O alvo era a fase de grupos da Liga dos Campeões, onde os arsenalistas nunca tinham estado, e esse objetivo foi alcançado desde logo com o claro início de uma epopeia europeia. Para lá chegar, o SC Braga teve de bater o Celtic e o Sevilla, duas equipas teoricamente superiores.
No grupo a situação complicou um pouco, com Arsenal, Shakhtar e Partizan a sair na rifa. Foram três vitórias em seis jogos, uma boa prestação que serviu para ser o melhor terceiro lugar nessa edição da Champions, mas para nada mais. Dupla vitória frente ao Partizan e o histórico 2x0 frente aos gunners deu para garantir... a queda para a Liga Europa.
Na segunda maior prova europeia a caminhada fez-se longa, até à final mesmo, e foi de muitas reviravoltas. Começou mal, com uma derrota em Poznan frente ao Lech (1x0), mas a reviravolta (2x0) permitiu aos bracarenses marcar encontro com o colosso Liverpool nos oitavos, naquela que seria uma eliminatória para recordar. 180 minutos não foram suficiente para os reds marcarem qualquer golo à equipa portuguesa e o resultado da primeira mão (1x0) foi mesmo o agregado final.

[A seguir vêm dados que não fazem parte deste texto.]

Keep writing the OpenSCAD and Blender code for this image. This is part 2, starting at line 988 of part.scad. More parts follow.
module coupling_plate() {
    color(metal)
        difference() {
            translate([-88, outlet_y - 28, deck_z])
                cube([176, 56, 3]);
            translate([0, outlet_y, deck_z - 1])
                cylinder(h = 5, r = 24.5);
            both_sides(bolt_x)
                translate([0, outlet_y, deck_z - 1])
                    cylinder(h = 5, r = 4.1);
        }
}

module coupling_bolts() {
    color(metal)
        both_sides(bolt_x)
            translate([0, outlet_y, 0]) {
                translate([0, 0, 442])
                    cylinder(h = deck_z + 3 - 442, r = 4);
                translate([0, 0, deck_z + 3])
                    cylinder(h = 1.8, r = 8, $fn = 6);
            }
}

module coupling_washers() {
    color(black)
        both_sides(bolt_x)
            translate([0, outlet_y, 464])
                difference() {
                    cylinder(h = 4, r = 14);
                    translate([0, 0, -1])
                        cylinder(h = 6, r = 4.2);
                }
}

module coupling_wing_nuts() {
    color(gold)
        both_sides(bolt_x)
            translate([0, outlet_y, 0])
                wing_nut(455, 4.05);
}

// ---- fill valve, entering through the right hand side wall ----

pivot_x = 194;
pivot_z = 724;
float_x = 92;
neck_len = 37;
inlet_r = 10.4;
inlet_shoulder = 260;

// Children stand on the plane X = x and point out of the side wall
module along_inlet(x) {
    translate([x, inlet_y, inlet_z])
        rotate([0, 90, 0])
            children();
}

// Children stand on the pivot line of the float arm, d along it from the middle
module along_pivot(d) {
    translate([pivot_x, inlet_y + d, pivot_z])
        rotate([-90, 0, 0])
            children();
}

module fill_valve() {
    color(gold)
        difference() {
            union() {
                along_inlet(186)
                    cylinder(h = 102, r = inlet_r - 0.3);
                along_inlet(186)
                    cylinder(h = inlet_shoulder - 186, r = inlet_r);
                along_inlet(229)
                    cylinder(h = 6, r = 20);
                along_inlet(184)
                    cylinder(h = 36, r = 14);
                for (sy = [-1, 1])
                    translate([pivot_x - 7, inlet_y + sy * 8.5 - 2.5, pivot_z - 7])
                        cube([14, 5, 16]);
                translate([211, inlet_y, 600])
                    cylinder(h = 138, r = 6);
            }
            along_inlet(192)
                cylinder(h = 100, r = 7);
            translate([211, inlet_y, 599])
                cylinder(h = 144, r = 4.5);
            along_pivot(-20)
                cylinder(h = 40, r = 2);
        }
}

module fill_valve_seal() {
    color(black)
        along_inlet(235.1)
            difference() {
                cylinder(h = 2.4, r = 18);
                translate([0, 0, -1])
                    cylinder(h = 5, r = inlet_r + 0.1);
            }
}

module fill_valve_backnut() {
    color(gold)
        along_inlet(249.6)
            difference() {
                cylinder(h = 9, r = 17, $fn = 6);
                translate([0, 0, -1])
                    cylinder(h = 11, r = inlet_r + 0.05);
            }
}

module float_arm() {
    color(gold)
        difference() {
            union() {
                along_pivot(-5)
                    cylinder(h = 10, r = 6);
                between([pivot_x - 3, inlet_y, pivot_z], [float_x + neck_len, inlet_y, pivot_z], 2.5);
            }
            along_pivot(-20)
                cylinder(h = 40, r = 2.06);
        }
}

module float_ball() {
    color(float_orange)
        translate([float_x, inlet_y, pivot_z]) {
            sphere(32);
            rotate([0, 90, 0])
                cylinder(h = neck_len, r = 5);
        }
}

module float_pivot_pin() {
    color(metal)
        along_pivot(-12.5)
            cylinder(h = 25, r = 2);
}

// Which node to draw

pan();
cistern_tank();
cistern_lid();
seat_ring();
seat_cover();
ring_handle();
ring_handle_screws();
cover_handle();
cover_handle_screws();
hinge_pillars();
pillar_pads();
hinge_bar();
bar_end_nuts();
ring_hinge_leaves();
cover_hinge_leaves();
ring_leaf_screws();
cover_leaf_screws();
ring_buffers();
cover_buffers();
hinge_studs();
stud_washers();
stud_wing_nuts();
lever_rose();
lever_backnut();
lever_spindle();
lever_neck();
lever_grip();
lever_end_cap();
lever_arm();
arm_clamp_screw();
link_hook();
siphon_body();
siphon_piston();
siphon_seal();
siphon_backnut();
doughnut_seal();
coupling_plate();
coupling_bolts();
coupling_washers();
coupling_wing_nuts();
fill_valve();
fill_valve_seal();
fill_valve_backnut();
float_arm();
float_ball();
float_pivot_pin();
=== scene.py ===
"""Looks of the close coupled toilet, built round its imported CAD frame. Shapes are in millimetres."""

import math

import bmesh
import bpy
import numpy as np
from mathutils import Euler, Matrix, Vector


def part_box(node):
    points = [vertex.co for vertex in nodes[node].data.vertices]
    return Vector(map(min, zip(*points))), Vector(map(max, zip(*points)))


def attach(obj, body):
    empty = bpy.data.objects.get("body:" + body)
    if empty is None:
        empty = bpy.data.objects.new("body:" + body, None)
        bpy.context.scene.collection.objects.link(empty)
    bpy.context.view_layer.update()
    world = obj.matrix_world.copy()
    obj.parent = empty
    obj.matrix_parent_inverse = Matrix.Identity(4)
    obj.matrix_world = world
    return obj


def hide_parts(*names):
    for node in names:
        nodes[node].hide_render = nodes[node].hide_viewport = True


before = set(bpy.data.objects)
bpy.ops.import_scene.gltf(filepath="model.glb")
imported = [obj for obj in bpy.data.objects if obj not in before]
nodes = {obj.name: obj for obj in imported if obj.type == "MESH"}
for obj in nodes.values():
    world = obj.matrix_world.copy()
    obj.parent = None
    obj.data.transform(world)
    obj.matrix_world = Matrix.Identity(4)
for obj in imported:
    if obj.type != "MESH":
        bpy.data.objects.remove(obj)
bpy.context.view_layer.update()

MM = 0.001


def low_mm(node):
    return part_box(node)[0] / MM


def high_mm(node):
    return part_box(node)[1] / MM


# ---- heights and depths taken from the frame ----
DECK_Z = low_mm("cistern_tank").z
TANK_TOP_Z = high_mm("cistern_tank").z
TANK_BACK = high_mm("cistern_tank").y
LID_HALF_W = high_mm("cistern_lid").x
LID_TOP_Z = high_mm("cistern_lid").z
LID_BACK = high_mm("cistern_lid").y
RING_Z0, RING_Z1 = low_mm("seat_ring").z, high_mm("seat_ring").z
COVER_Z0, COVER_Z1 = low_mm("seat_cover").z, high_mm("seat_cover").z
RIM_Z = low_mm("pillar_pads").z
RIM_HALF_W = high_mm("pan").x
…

Foi nos quartos que a competência e organização da equipa de Paciência foi mais evidente do que nunca. Um empate forasteiro com o Dynamo Kyiv (1x1) deixou o SC Braga em vantagem para o jogo caseiro, em que o nulo valeu passagem pelo golo fora. A mesma regra beneficiou os gverreiros na ronda seguinte, frente ao Benfica.
As águias venceram em casa por 2x1, mas a Pedreira manteve-se fortaleza europeia e o SC Braga venceu por 1x0, com um golo de Custódio, para garantir um lugar à mesa na sua primeira final da Liga Europa. Dublin, o local do jogo decisivo, estava a 2 178 quilómetros de Braga, mas o adversário estava bem mais perto, e por isso já estava feita história.